Tutti gli altri personaggi del libro ruotano intorno a lui, tutti, in qualche maniera, nel passato o nel presente, sono venuti in contatto con lui, nello ‘Yiddishland’ ormai scomparso per sempre o in Israele. Ewa, la bambina nata nella foresta e infilata in una manica di pelliccia perché stesse al caldo; Rita, la madre che aveva lasciato Ewa e il fratello in un orfanotrofio per continuare a combattere i nazisti; Hilda, la giovane assistente tedesca di Daniel che sconta le colpe del nonno nazista con il suo volontariato; Grazyna, che si uccide dopo la morte del marito ebreo che lei aveva tenuto nascosto a rischio della vita, durante la guerra; l’ebreo russo ex dissidente che diventa un terrorista; la donna polacca il cui marito era un criminale di guerra; l’arabo cristiano israeliano di cui si innamora Hilda, il dottor Isaac che aveva garantito per Daniel davanti ai partigiani russi, e tanti altri ancora.     

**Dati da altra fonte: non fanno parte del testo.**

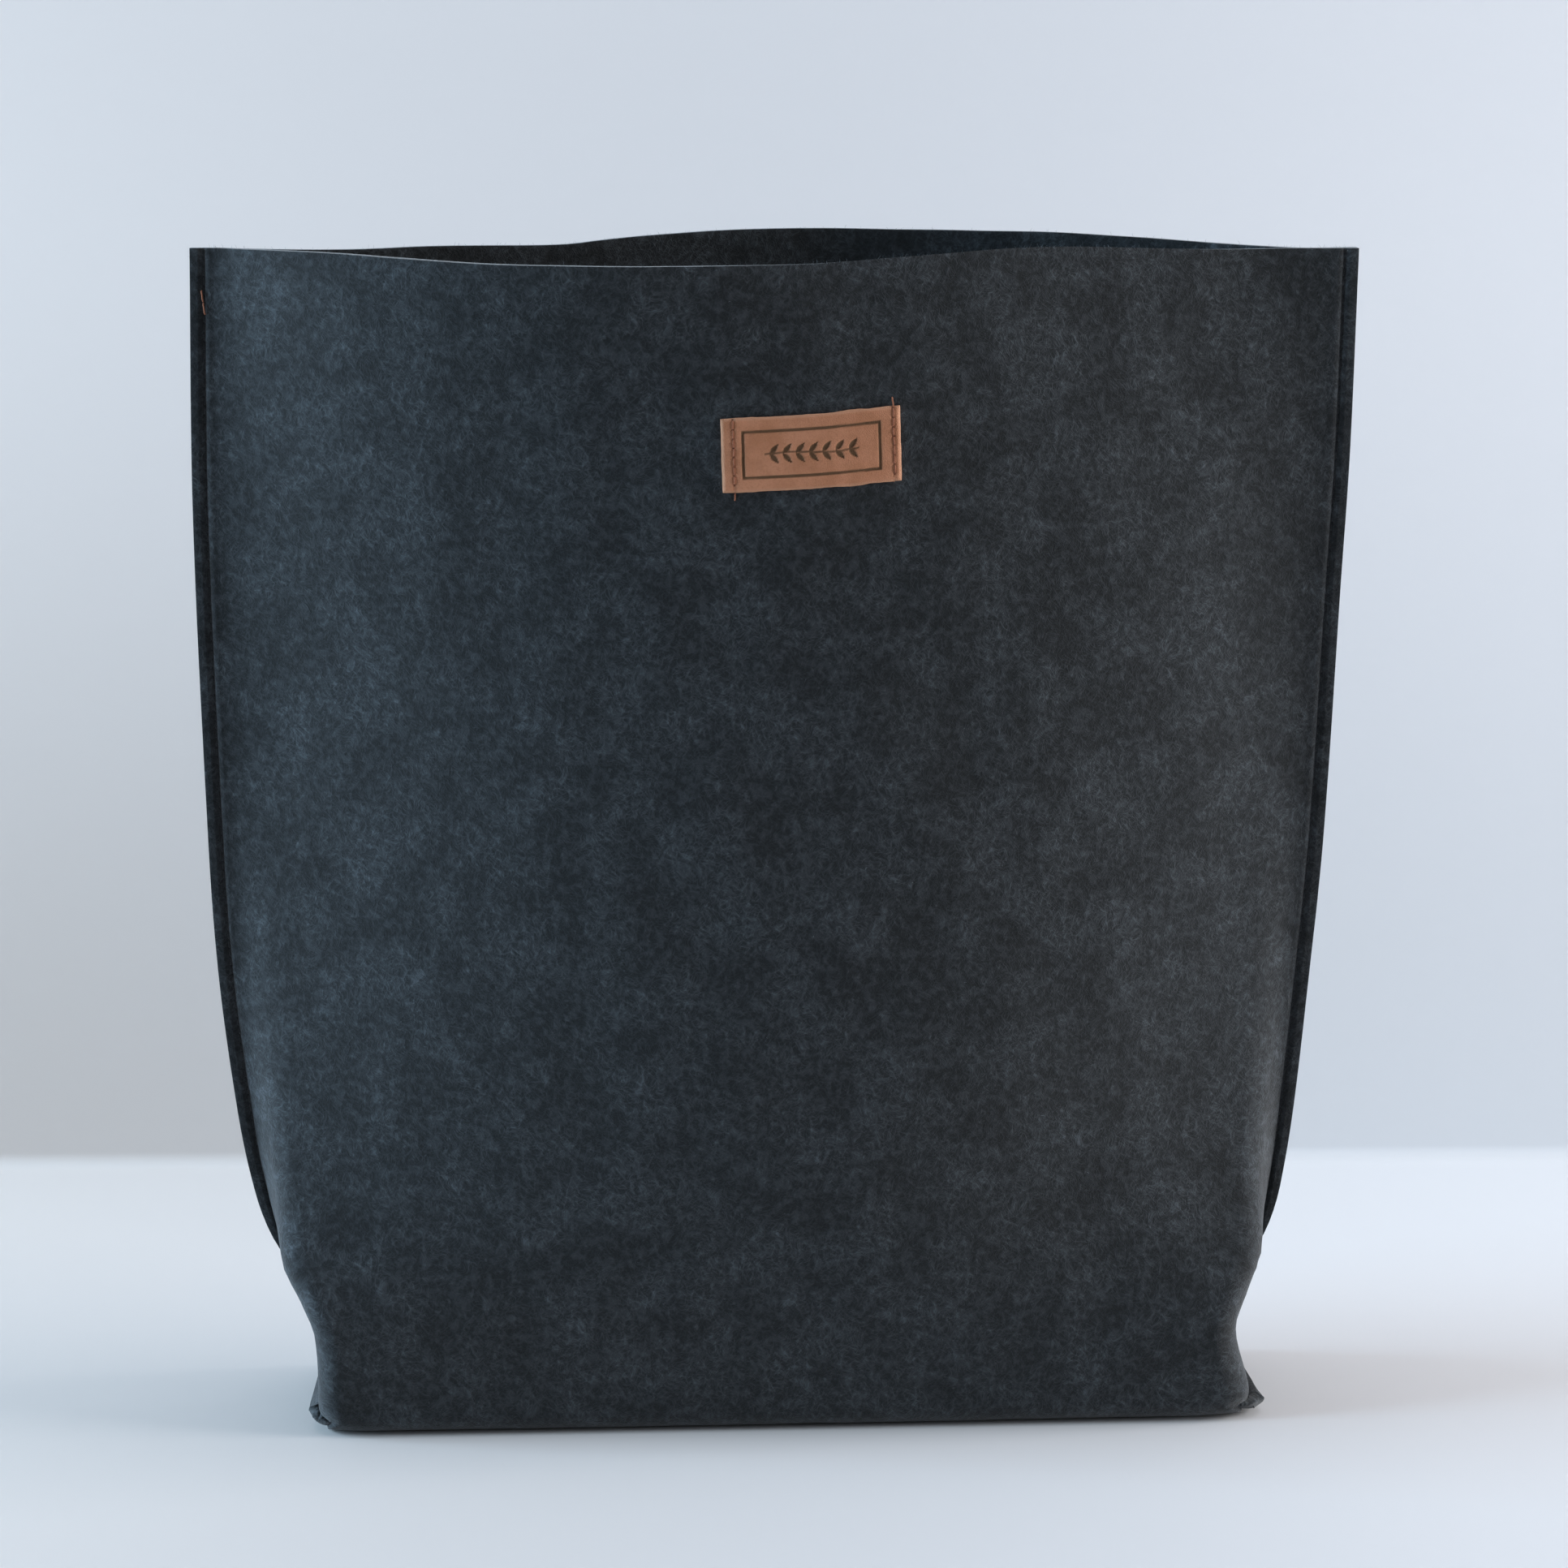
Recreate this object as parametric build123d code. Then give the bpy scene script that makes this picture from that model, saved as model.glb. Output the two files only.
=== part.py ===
from build123d import *
from math import cos, hypot, pi, radians, sin
import os

# A sewn felt grow bag, standing open. One strip of thick felt makes the front, the base
# and the back; its side edges are sewn together with the raw edges outside, and each
# bottom corner is squared off by a short seam, also with its raw edges outside.
# Millimetres, +X to the right, +Y to the back, +Z up, the base on Z = 0.

HEIGHT = 410.0          # standing height of the bag
FELT = 3.0              # felt thickness
HAIRLINE = 0.4          # least gap between the two layers inside the bag
SEAM_ALLOWANCE = 6.5    # raw edge left outside each side seam
CORNER_ALLOWANCE = 7.0  # raw edge left outside each corner seam
FOLD_RADIUS = 9.0       # soft vertical folds of the boxed lower part
FRONT_LEAN = -0.26      # where the front's rim is fullest, as a share of the half width
LEAN_FROM = 250.0       # the front only leans above this height
SEAM_BEND = 0.12        # how softly the panels curve away from the seams
BACK_LEAN = 0.19        # where the back is fullest

LABEL_WIDTH = 60.0
LABEL_HEIGHT = 25.0
LABEL_THICKNESS = 1.4
LABEL_TILT = 4.2        # degrees, the right end up
LABEL_CENTRE = (11.0, 347.0)
LEFT_ROW_INSET = 4.0    # stitch rows, in from the label's short edges
RIGHT_ROW_INSET = 2.4
ROW_OVERRUN = 3.2       # each row runs one stitch past the label

THREAD = 0.6            # thread as it lies in a seam
STITCH_LINE = 1.8       # side seam stitches, out from the seam's root

# Stations up the bag: height, half width at the side seams, half depth of the squared
# sides, how square the section is (1 box, 0 open sack), fullness of front and of back.
STATIONS = [
    (0.0, 156.0, 29.0, 1.0, 29.0, 29.0),
    (1.5, 158.6, 32.0, 1.0, 32.0, 32.0),
    (6.0, 160.0, 33.5, 1.0, 33.8, 33.8),
    (30.0, 160.0, 33.5, 1.0, 35.5, 35.5),
    (50.0, 165.0, 29.0, 0.95, 37.0, 37.0),
    (62.0, 171.5, 25.0, 0.88, 38.0, 38.0),
    (86.0, 176.7, 18.0, 0.62, 40.0, 40.5),
    (120.0, 181.5, 13.0, 0.38, 42.0, 43.0),
    (160.0, 184.7, 9.0, 0.18, 42.0, 44.0),
    (220.0, 187.5, 9.0, 0.04, 41.0, 45.0),
    (300.0, 189.0, 9.0, 0.0, 38.0, 45.0),
    (360.0, 189.7, 9.0, 0.0, 37.0, 45.5),
    (HEIGHT, 189.4, 9.0, 0.0, 38.0, 46.0),
]

# Places across one panel, from the middle (0) to the seam (1), closest at the corner fold.
ACROSS = [0.0, 0.2, 0.4, 0.55, 0.67, 0.75, 0.79, 0.815, 0.84, 0.865, 0.89, 0.93, 0.97, 1.0]


def corner_path(share, half_width, half_depth, radius):
    """Place on a quarter of a rounded rectangle, from the middle of its long side."""
    long_run, short_run, turn = half_width - radius, half_depth - radius, pi * radius / 2
    run = share * (long_run + turn + short_run)
    if run <= long_run:
        return run, half_depth
    if run <= long_run + turn:
        angle = (run - long_run) / radius
        return long_run + radius * sin(angle), short_run + radius * cos(angle)
    return half_width, short_run - (run - long_run - turn)


def fullness(across, lean):
    """Bulge of an open panel, 1 where it is fullest and 0 at the seams."""
    shifted = across - lean / (1 - lean * lean) * (1 - across * across)
    arch = 1 - shifted * shifted
    return (hypot(arch, SEAM_BEND) - SEAM_BEND) / (hypot(1, SEAM_BEND) - SEAM_BEND)


def middle(across, station, side):
    """Place on the middle of the felt; side is -1 for the front and 1 for the back."""
    height, half_width, half_depth, square, front, back = station
    front_lean = FRONT_LEAN * (max(height - LEAN_FROM, 0.0) / (HEIGHT - LEAN_FROM)) ** 1.6
    full, lean = (front, front_lean) if side < 0 else (back, BACK_LEAN)
    radius = min(FOLD_RADIUS, half_depth - 0.5)
    box_x, box_y = corner_path(abs(across), half_width, half_depth, radius)
    x = (1 - square) * half_width * abs(across) + square * box_x
    bulge = (full - square * half_depth) * fullness(across, lean * (1 - square))
    y = square * box_y + (1 - square) * FELT / 2 + bulge
    return (x if across >= 0 else -x), side * y


def face_points(station, side, shift):
    """One panel's face, shift millimetres out from the middle of the felt."""
    shares = [-s for s in reversed(ACROSS[1:])] + ACROSS
    points = []
    for share in shares:
        x0, y0 = middle(max(share - 0.004, -1.0), station, side)
        x1, y1 = middle(min(share + 0.004, 1.0), station, side)
        x, y = middle(share, station, side)
        length = hypot(x1 - x0, y1 - y0)
        points.append((x - side * shift * (y1 - y0) / length,
                       y + side * shift * (x1 - x0) / length))
    return points


def skin(height, station, shift):
    """Closed outline of the bag at one height, shift out from the middle of the felt."""
    meet = max(FELT / 2 + shift, HAIRLINE / 2)
    half = station[1] + (shift * station[3] if shift > 0 else shift)
    front = [(x, min(y, -meet)) for x, y in face_points(station, -1, shift)]
    back = [(x, max(y, meet)) for x, y in face_points(station, 1, shift)][::-1]
    front[0], front[-1] = (-half, -meet), (half, -meet)
    back[0], back[-1] = (half, meet), (-half, meet)
    edges = [Spline(*[Vector(x, y, height) for x, y in front]),
             Line(Vector(half, -meet, height), Vector(half, meet, height)),
             Spline(*[Vector(x, y, height) for x, y in back]),
             Line(Vector(-half, meet, height), Vector(-half, -meet, height))]
    return make_face(edges)


def shell(stations, shift):
    return loft([skin(s[0], s, shift) for s in stations], ruled=True)


def seam_strip(side, start, width, bottom, top, depth):
    """Upright strip that follows a side seam, start to start + width out from its root."""
    tall = [s for s in STATIONS if bottom < s[0] < top]
    line = [(s[1], s[0]) for s in STATIONS if s[0] >= 30.0]

    def root(z):
        for (x0, z0), (x1, z1) in zip(line, line[1:]):
            if z <= z1:
                return x0 + (x1 - x0) * max(z - z0, 0.0) / (z1 - z0)
        return line[-1][0]

    heights = [bottom] + [s[0] for s in tall] + [top]
    inner = [(side * (root(z) + start), z) for z in heights]
    outer = [(side * (root(z) + start + width), z) for z in reversed(heights)]
    flat = make_face(Polyline(*[Vector(x, 0, z) for x, z in inner + outer], close=True))
    return extrude(flat, amount=depth, dir=(0, -1, 0))


# ---------------------------------------------------------------- felt body
felt = shell(STATIONS, FELT / 2)
for side in (-1, 1):
    strip = seam_strip(side, -0.8, SEAM_ALLOWANCE + 0.8, 9.0, HEIGHT, 2 * FELT - 0.2)
    felt += Pos(0, FELT - 0.1, 0) * strip
    corner = Box(CORNER_ALLOWANCE + 4, 64.0, 2 * FELT)
    felt += Pos(side * (161.5 + (CORNER_ALLOWANCE - 4) / 2), 0, 1.2 + FELT) * corner
inside_stations = [(FELT, *STATIONS[2][1:])] + STATIONS[3:]
felt -= shell(inside_stations, -FELT / 2)

# ---------------------------------------------------------------- leather label
near = [s for s in STATIONS if s[0] >= 300.0]
label_place = Pos(LABEL_CENTRE[0], 0, LABEL_CENTRE[1]) * Rot(0, -LABEL_TILT, 0)
outer_face, inner_face = shell(near, FELT / 2), shell(near, -FELT / 2)
leather = shell(near, FELT / 2 + LABEL_THICKNESS)
label_block = label_place * Pos(0, -40, 0) * Box(LABEL_WIDTH, 70, LABEL_HEIGHT)
label = (label_block & leather) - outer_face

# ---------------------------------------------------------------- label stitching
on_label = shell(near, FELT / 2 + LABEL_THICKNESS + THREAD)
in_bag = shell(near, -FELT / 2 - THREAD)
rows = {}
for name, x, shift in (("left", -LABEL_WIDTH / 2 + LEFT_ROW_INSET, -ROW_OVERRUN / 2),
                       ("right", LABEL_WIDTH / 2 - RIGHT_ROW_INSET, ROW_OVERRUN / 2)):
    run = label_place * Pos(x, -40, shift) * Box(THREAD, 70, LABEL_HEIGHT + ROW_OVERRUN)
    rows[f"label_row_{name}_needle_thread"] = (run & on_label) - outer_face - label
    rows[f"label_row_{name}_bobbin_thread"] = (run & inner_face) - in_bag

# ---------------------------------------------------------------- seam threads
threads = {}
for name, side in (("left", -1), ("right", 1)):
    line = seam_strip(side, STITCH_LINE, THREAD, 11.0, HEIGHT - 3, THREAD)
    threads[f"side_seam_{name}_needle_thread"] = Pos(0, -FELT, 0) * line
    threads[f"side_seam_{name}_bobbin_thread"] = Pos(0, FELT + THREAD, 0) * line
    stitch_x = side * (161.5 + 3.0)
    bar = Box(THREAD, 63.0, THREAD)
    top, under = 1.2 + 2 * FELT + THREAD / 2, 1.2 - THREAD / 2
    threads[f"corner_seam_{name}_needle_thread"] = Pos(stitch_x, 0, top) * bar
    threads[f"corner_seam_{name}_bobbin_thread"] = Pos(stitch_x, 0, under) * bar

# A short tack on the left raw edge, just under the rim.
tack = Pos(-194.1, -FELT - THREAD / 2, 391.5) * Rot(0, 8, 0) * Box(THREAD, THREAD, 9.0)

PIECES = {
    "felt_body": felt,
    "leather_label": label,
    **rows,
    **threads,
    "rim_tack_thread": tack,
}

os.makedirs("parts", exist_ok=True)
for name, piece in PIECES.items():
    solid = piece.solids()[0]
    assert len(piece.solids()) == 1, (name, len(piece.solids()))
    export_step(solid, f"parts/{name}.step")
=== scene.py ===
import functools
import math
import random

import bmesh
import bpy
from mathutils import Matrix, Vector, noise


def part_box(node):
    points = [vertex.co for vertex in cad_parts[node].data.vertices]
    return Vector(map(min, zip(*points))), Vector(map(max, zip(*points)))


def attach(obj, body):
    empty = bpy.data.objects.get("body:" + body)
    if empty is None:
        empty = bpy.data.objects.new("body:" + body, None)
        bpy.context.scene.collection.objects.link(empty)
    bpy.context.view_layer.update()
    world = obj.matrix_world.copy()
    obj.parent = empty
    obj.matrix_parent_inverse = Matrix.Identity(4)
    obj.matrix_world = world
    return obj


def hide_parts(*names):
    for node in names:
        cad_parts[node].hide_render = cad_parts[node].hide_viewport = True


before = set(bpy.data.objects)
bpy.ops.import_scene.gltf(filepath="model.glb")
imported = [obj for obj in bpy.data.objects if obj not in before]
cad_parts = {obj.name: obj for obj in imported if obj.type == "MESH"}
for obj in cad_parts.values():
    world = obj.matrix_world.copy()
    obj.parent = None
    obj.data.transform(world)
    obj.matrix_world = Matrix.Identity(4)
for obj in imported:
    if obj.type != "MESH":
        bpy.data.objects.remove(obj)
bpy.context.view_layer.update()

MM = 0.001

# ---------------------------------------------------------------- felt body
# One strip of thick needle felt: the front, the base and the back of the bag. Its side
# edges are sewn together with the raw edges outside, and a short seam squares each bottom
# corner. It is built as a maker cuts it, flat, with two notches, and is then stood up.
FELT = 3.0 * MM
BAG_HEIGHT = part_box("felt_body")[1].z
FLAT_HALF = 200.0 * MM          # half the strip's width, raw edge to middle
SEAM_AT = 193.5 * MM            # side seam, from the middle of the strip
BASE_HALF = 160.0 * MM          # half length of the base
BASE_DEPTH_HALF = 33.5 * MM     # half depth of the base, along the felt
CORNER_ALLOWANCE = 7.0 * MM     # raw edge outside each corner seam
FOLD_FROM, FOLD_TO = 27.0 * MM, 37.2 * MM      # the front and back bottom folds, along the strip
FOLD_TOP = 8.0 * MM             # height where the fold has become upright
STRIP_HALF = BAG_HEIGHT - FOLD_TOP + FOLD_TO   # half the strip's length
INNER_FOLD = 5.0 * MM           # radius of the bottom folds, inside
INNER_DEPTH = 32.0 * MM         # half depth of the base, inside
BOX_CORNER = 6 * MM             # radius of the upright folds near the foot
STITCH_OUT = 1.9 * MM           # side stitch line, outside the inner edge of the seam
SEAM_FROM = FOLD_TO + 2.3 * MM  # where the side seam's raw edges begin, along the strip
FLAP_TILT = {-1: math.radians(48), 1: math.radians(20)}    # rise of the left and right corner seams' edges
CORNER_PLACE = 3.5 * MM         # middle of a corner fold, outside the base's corner

# Shape of the open bag, each as (height, value), with lengths in millimetres.
LEFT_SEAM = [(0, 158.5), (36, 159), (49, 165), (61, 172.3), (86, 179), (110, 183), (157, 188),
             (204, 190.2), (318, 191.6), (410, 189.5)]
RIGHT_SEAM = [(0, 158.5), (34, 159), (47, 164), (60, 170.3), (84, 174.6), (108, 177.4), (156, 181),
              (203, 184), (295, 187), (340, 188.6), (410, 189.3)]
SQUARENESS = [(0, 1), (38, 1), (50, 0.97), (62, 0.9), (86, 0.6), (120, 0.36), (160, 0.18), (250, 0),
              (410, 0)]
FOLD_PLACE = [(0, 0.827), (38, 0.829), (50, 0.845), (62, 0.868), (86, 0.89), (120, 0.91), (410, 0.95)]
FRONT_FULL = [(0, 32.3), (30, 34), (62, 36.5), (120, 40.5), (170, 41), (300, 37), (410, 37)]
BACK_FULL = [(0, 32.3), (30, 34), (62, 36.5), (120, 41), (170, 43), (300, 44), (410, 45)]
FRONT_LEAN = [(0, 0), (250, 0), (330, -0.08), (410, -0.26)]
BACK_LEAN = 0.19
SEAM_BEND = 0.12                # how softly the panels curve away from the seams
# How far the cut rim stands above or below its seams, along the strip's width.
FRONT_RIM = [(-195, 0.1), (-172, 0), (-144, -0.2), (-124, -1.1), (-96, -2.5), (-70, -3.0), (-42, -3.1),
             (-16, -3.1), (12, -2.7), (38, -1.3), (60, 0), (80, 0.9), (102, 1.1), (152, -0.4), (195, -0.4)]
BACK_RIM = [(-195, 0), (-144, -1.4), (-116, -1.0), (-74, -1.3), (-60, -0.2), (-46, 1.0), (-32, 1.8),
            (-18, 2.4), (0, 3.0), (26, 2.8), (68, 2.1), (96, 2.0), (124, 1.1), (150, -0.2), (176, -1.1),
            (195, -0.4)]
RIM_DEPTH = 0.2                 # how far below the rim its rise and fall still shows
RIGHT_FLARE = 7.5 * MM          # the right end spreads to its corner seam, most at the front
BASE_TURN = 0.03                # the base stands turned a little, its right end further back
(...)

Non esito a dire che soltanto un grande scrittore o una grande scrittrice poteva riuscire nell’impresa di coordinare un materiale così vasto, di dare vita e parola a una tale varietà di personaggi, di rendere interessanti anche le discussioni teologiche, di far risplendere il carisma di un uomo come Daniel Stein, uno dei ‘giusti’ sulla terra. Con questo romanzo Ljudmila Ulickaja, autrice di romanzi che hanno vinto numerosi premi in Russia e all’estero, conferma di essere l’erede della tradizione letteraria russa: un libro assolutamente da leggere. Da rileggere. Da far leggere agli amici. Da non dimenticare.